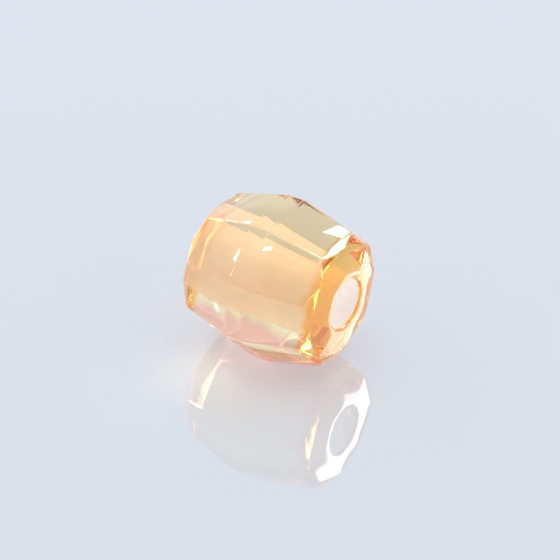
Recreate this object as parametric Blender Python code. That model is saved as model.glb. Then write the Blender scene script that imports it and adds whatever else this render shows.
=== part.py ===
# Faceted barrel bead of pressed and cut glass, lying on one flat of its belt.
# Metres, +Z up. The bore runs along X, and the origin is under the bead's middle,
# on the surface that it lies on.
import math

import bmesh
import bpy
from mathutils import Vector

MM = 0.001

# Driving dimensions
BEAD_LENGTH = 6.0 * MM        # along the bore
BEAD_HEIGHT = 6.0 * MM        # across the flats that lie up and down
BORE_DIAMETER = 2.0 * MM

# Rings of arrises, as fractions of half the length and of half the height
BELT_HALF = 0.12              # the narrow belt as pressed, parallel to the bore
ROW_END = 0.84                # where a main facet ends
ROW_END_SIZE = 0.82
SHOULDER = 0.955              # a ring set half a facet round, so the end has kites and triangles
SHOULDER_SIZE = 0.69
LAND_WIDTH = 0.22 * MM        # flat land round each mouth of the bore

# Arrises round the bore, degrees from straight down; the flats are cut by hand,
# so the two lower side ones are wider than the rest
ARRIS_TURNS = (22.5, 74.0, 115.0, 157.5, 202.5, 245.0, 286.0, 337.5)

# Softened edges
ARRIS_SOFTENING = 0.035 * MM
ARRIS_LEAST_ANGLE = 5         # degrees between the facets that an arris parts
MOUTH_FLARE = 0.07 * MM
MOUTH_FLARE_DEPTH = 0.07 * MM
BORE_SIDES = 48

HALF_LENGTH = BEAD_LENGTH / 2
HALF_HEIGHT = BEAD_HEIGHT / 2
BORE_RADIUS = BORE_DIAMETER / 2


def clear_scene():
    for thing in list(bpy.data.objects):
        bpy.data.objects.remove(thing, do_unlink=True)


def glass_material():
    material = bpy.data.materials.new("crystal")
    material.use_nodes = True
    shader = material.node_tree.nodes["Principled BSDF"]
    shader.inputs["Base Color"].default_value = (0.93, 0.62, 0.27, 1.0)
    shader.inputs["Roughness"].default_value = 0.05
    shader.inputs["Metallic"].default_value = 0.0
    shader.inputs["Transmission Weight"].default_value = 0.9
    return material


def arris_point(station, size, turn):
    # size is the distance from the bore's axis to the flat that lies underneath
    radius = size / math.cos(math.radians(ARRIS_TURNS[0]))
    angle = math.radians(turn)
    return Vector((station, -radius * math.sin(angle), HALF_HEIGHT - radius * math.cos(angle)))


def turns_between():
    # Halfway from each arris to the next one round
    following = ARRIS_TURNS[1:] + (ARRIS_TURNS[0] + 360,)
    return tuple((turn + after) / 2 for turn, after in zip(ARRIS_TURNS, following))


def add_ring(mesh, station, size, turns):
    place = station * HALF_LENGTH
    return [mesh.verts.new(arris_point(place, size * HALF_HEIGHT, turn)) for turn in turns]


def join_in_line(mesh, ring, other):
    for i in range(len(ring)):
        j = (i + 1) % len(ring)
        mesh.faces.new((ring[i], ring[j], other[j], other[i]))


def join_half_round(mesh, ring, other):
    # A triangle on each main facet's end, and one between it and the next
    for i in range(len(ring)):
        j = (i + 1) % len(ring)
        mesh.faces.new((ring[i], ring[j], other[i]))
        mesh.faces.new((ring[j], other[j], other[i]))


def cut_body():
    mesh = bmesh.new()
    # The land's flats keep their distance from the bore's own wall
    land_size = (BORE_RADIUS + LAND_WIDTH) / HALF_HEIGHT
    belts = []
    for end in (-1, 1):
        belt = add_ring(mesh, end * BELT_HALF, 1.0, ARRIS_TURNS)
        row_end = add_ring(mesh, end * ROW_END, ROW_END_SIZE, ARRIS_TURNS)
        shoulder = add_ring(mesh, end * SHOULDER, SHOULDER_SIZE, turns_between())
        land = add_ring(mesh, end, land_size, turns_between())
        join_in_line(mesh, belt, row_end)
        join_half_round(mesh, row_end, shoulder)
        join_in_line(mesh, shoulder, land)
        mesh.faces.new(land)
        belts.append(belt)
    join_in_line(mesh, *belts)
    bmesh.ops.recalc_face_normals(mesh, faces=mesh.faces)
    data = bpy.data.meshes.new("bead")
    mesh.to_mesh(data)
    mesh.free()
    bead = bpy.data.objects.new("bead", data)
    bpy.context.collection.objects.link(bead)
    return bead


def soften_arrises(bead):
    bevel = bead.modifiers.new("softened arrises", "BEVEL")
    bevel.width = ARRIS_SOFTENING
    bevel.segments = 2
    bevel.limit_method = "ANGLE"
    bevel.angle_limit = math.radians(ARRIS_LEAST_ANGLE)


def bore_cutter():
    # A straight bore whose mouths flare, running past both lands
    reach = HALF_LENGTH + MOUTH_FLARE_DEPTH
    flared = BORE_RADIUS + 2 * MOUTH_FLARE
    narrow = HALF_LENGTH - MOUTH_FLARE_DEPTH
    profile = [(-reach, flared), (-narrow, BORE_RADIUS), (narrow, BORE_RADIUS), (reach, flared)]
    mesh = bmesh.new()
    rings = []
    for station, radius in profile:
        ring = []
        for side in range(BORE_SIDES):
            angle = 2 * math.pi * side / BORE_SIDES
            place = (station, radius * math.sin(angle), HALF_HEIGHT - radius * math.cos(angle))
            ring.append(mesh.verts.new(place))
        rings.append(ring)
    for near, far in zip(rings, rings[1:]):
        for side in range(BORE_SIDES):
            after = (side + 1) % BORE_SIDES
            mesh.faces.new((near[side], near[after], far[after], far[side]))
    mesh.faces.new(rings[0])
    mesh.faces.new(rings[-1])
    bmesh.ops.recalc_face_normals(mesh, faces=mesh.faces)
    data = bpy.data.meshes.new("bore_cutter")
    mesh.to_mesh(data)
    mesh.free()
    cutter = bpy.data.objects.new("bore_cutter", data)
    bpy.context.collection.objects.link(cutter)
    cutter.hide_render = True
    cutter.display_type = "WIRE"
    return cutter


def drill(bead, cutter):
    cut = bead.modifiers.new("bore", "BOOLEAN")
    cut.operation = "DIFFERENCE"
    cut.solver = "EXACT"
    cut.object = cutter


def build():
    clear_scene()
    bead = cut_body()
    bead.data.materials.append(glass_material())
    soften_arrises(bead)
    drill(bead, bore_cutter())


build()
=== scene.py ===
# Looks of a faceted barrel bead of pale orange glass, lying on a glossy pale surface
import math
import random

import bmesh
import bpy
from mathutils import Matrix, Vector


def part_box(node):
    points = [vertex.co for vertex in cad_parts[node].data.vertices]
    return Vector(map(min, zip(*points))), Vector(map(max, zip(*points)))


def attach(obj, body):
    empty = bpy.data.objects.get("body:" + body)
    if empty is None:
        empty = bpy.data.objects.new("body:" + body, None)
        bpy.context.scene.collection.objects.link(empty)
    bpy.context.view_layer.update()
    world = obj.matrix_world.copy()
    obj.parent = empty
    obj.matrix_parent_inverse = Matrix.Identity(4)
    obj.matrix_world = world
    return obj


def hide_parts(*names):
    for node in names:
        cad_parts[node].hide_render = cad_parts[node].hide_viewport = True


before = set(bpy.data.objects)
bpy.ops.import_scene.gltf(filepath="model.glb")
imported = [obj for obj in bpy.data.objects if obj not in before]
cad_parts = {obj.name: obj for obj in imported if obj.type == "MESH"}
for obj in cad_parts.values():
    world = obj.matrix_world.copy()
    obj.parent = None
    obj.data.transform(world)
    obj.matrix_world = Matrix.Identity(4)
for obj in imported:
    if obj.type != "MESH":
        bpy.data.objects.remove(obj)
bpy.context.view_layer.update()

MM = 0.001
PHOTO_SIDE = 560

# Sizes of the bead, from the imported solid's own box
LOW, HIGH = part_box("bead")
HALF_LENGTH = (HIGH.x - LOW.x) / 2
HALF_HEIGHT = (HIGH.z - LOW.z) / 2
BORE_RADIUS = 1.0 * MM
LAND_WIDTH = 0.22 * MM

# Rings of arrises, as fractions of half the length and of half the height
BELT_HALF = 0.12
ROW_END = 0.84
ROW_END_SIZE = 0.82
SHOULDER = 0.955
SHOULDER_SIZE = 0.69

# Arrises round the bore, degrees from straight down; from the shoulder to the land
# they stand halfway between these
ARRIS_TURNS = (22.5, 74.0, 115.0, 157.5, 202.5, 245.0, 286.0, 337.5)

# Finish of the edges
ARRIS_ROUNDING = 0.07 * MM
ARRIS_STEPS = 4
FLAT_MERGE_ANGLE = 1.0
ARRIS_LEAST_ANGLE = 5.0

# The bore and its mouths, worn by the string
BORE_SIDES = 144
MOUTH_ROUNDING = 0.08 * MM
MOUTH_STEPS = 5
NICK_SEED = 7
NICK_DEPTH = 0.035 * MM

# Colour of the glass: in its depth, and as a lustre fired on its surface; near the bottom the lustre's rose also
# carries painted shade
DEPTH_COLOUR = (0.99, 0.70, 0.25, 1.0)
DEPTH_DENSITY = 100.0
BODY_TINT = (1.0, 0.85, 0.58, 1.0)
SIDE_TINT = (0.97, 0.99, 0.76, 1.0)
# Partly painted shade: the darker rose of the bottom facets is lustre and painted shade together
LOW_ROSE_AND_PAINTED_SHADE = (0.88, 0.38, 0.44, 1.0)
END_TINT = (1.0, 0.44, 0.05, 1.0)
BORE_TINT = (0.96, 0.84, 0.78, 1.0)
BORE_STREAK = (0.93, 0.79, 0.71, 1.0)
BORE_ROUGHNESS = 0.6
BORE_COVER = 0.5
# Painted light: strength of the bore wall's faint glow, standing in for the light it scatters
BORE_PAINTED_GLOW = 0.24
MOUTH_ROUGHNESS = 0.25
# Heights where the rose lustre and painted shade of the bottom facets begin and are full
LOW_LUSTRE_AND_SHADE_TOP = 1.1 * MM
LOW_LUSTRE_AND_SHADE_FULL = 0.7 * MM
LUSTRE_SIDE_TOP = 3.9 * MM
LUSTRE_SIDE_FULL = 3.0 * MM
LUSTRE_END_START = 2.35 * MM
LUSTRE_END_FULL = 2.65 * MM

# Camera, in the photograph's frame
CAMERA_AZIMUTH = 33.2
CAMERA_ELEVATION = 35.0
CAMERA_DISTANCE = 91.4 * MM
SENSOR_WIDTH = 36.0
PIXELS_PER_MM = 26.44
BEAD_MIDDLE_PIXEL = (279.0, 278.9)


def new_object(name, data):
    thing = bpy.data.objects.new(name, data)
    bpy.context.scene.collection.objects.link(thing)
    return thing


# Geometry Nodes helpers

def new_tree(name, inputs):
    tree = bpy.data.node_groups.new(name, "GeometryNodeTree")
    tree.is_modifier = True
    tree.interface.new_socket("Geometry", in_out="INPUT", socket_type="NodeSocketGeometry")
    for label, kind, value in inputs:
        socket = tree.interface.new_socket(label, in_out="INPUT", socket_type=kind)
        if value is not None:
            socket.default_value = value
    tree.interface.new_socket("Geometry", in_out="OUTPUT", socket_type="NodeSocketGeometry")
    return tree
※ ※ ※
__AIM__. Transcribe word for word the lines from the one holding "cutter.hide_render = True" through the one holding "PHOTO_SIDE = 560". Include both, and add nothing.

__EXERCISE SOLUTION__.
    cutter.hide_render = True
    cutter.display_type = "WIRE"
    return cutter


def drill(bead, cutter):
    cut = bead.modifiers.new("bore", "BOOLEAN")
    cut.operation = "DIFFERENCE"
    cut.solver = "EXACT"
    cut.object = cutter


def build():
    clear_scene()
    bead = cut_body()
    bead.data.materials.append(glass_material())
    soften_arrises(bead)
    drill(bead, bore_cutter())


build()
=== scene.py ===
# Looks of a faceted barrel bead of pale orange glass, lying on a glossy pale surface
import math
import random

import bmesh
import bpy
from mathutils import Matrix, Vector


def part_box(node):
    points = [vertex.co for vertex in cad_parts[node].data.vertices]
    return Vector(map(min, zip(*points))), Vector(map(max, zip(*points)))


def attach(obj, body):
    empty = bpy.data.objects.get("body:" + body)
    if empty is None:
        empty = bpy.data.objects.new("body:" + body, None)
        bpy.context.scene.collection.objects.link(empty)
    bpy.context.view_layer.update()
    world = obj.matrix_world.copy()
    obj.parent = empty
    obj.matrix_parent_inverse = Matrix.Identity(4)
    obj.matrix_world = world
    return obj


def hide_parts(*names):
    for node in names:
        cad_parts[node].hide_render = cad_parts[node].hide_viewport = True


before = set(bpy.data.objects)
bpy.ops.import_scene.gltf(filepath="model.glb")
imported = [obj for obj in bpy.data.objects if obj not in before]
cad_parts = {obj.name: obj for obj in imported if obj.type == "MESH"}
for obj in cad_parts.values():
    world = obj.matrix_world.copy()
    obj.parent = None
    obj.data.transform(world)
    obj.matrix_world = Matrix.Identity(4)
for obj in imported:
    if obj.type != "MESH":
        bpy.data.objects.remove(obj)
bpy.context.view_layer.update()

MM = 0.001
PHOTO_SIDE = 560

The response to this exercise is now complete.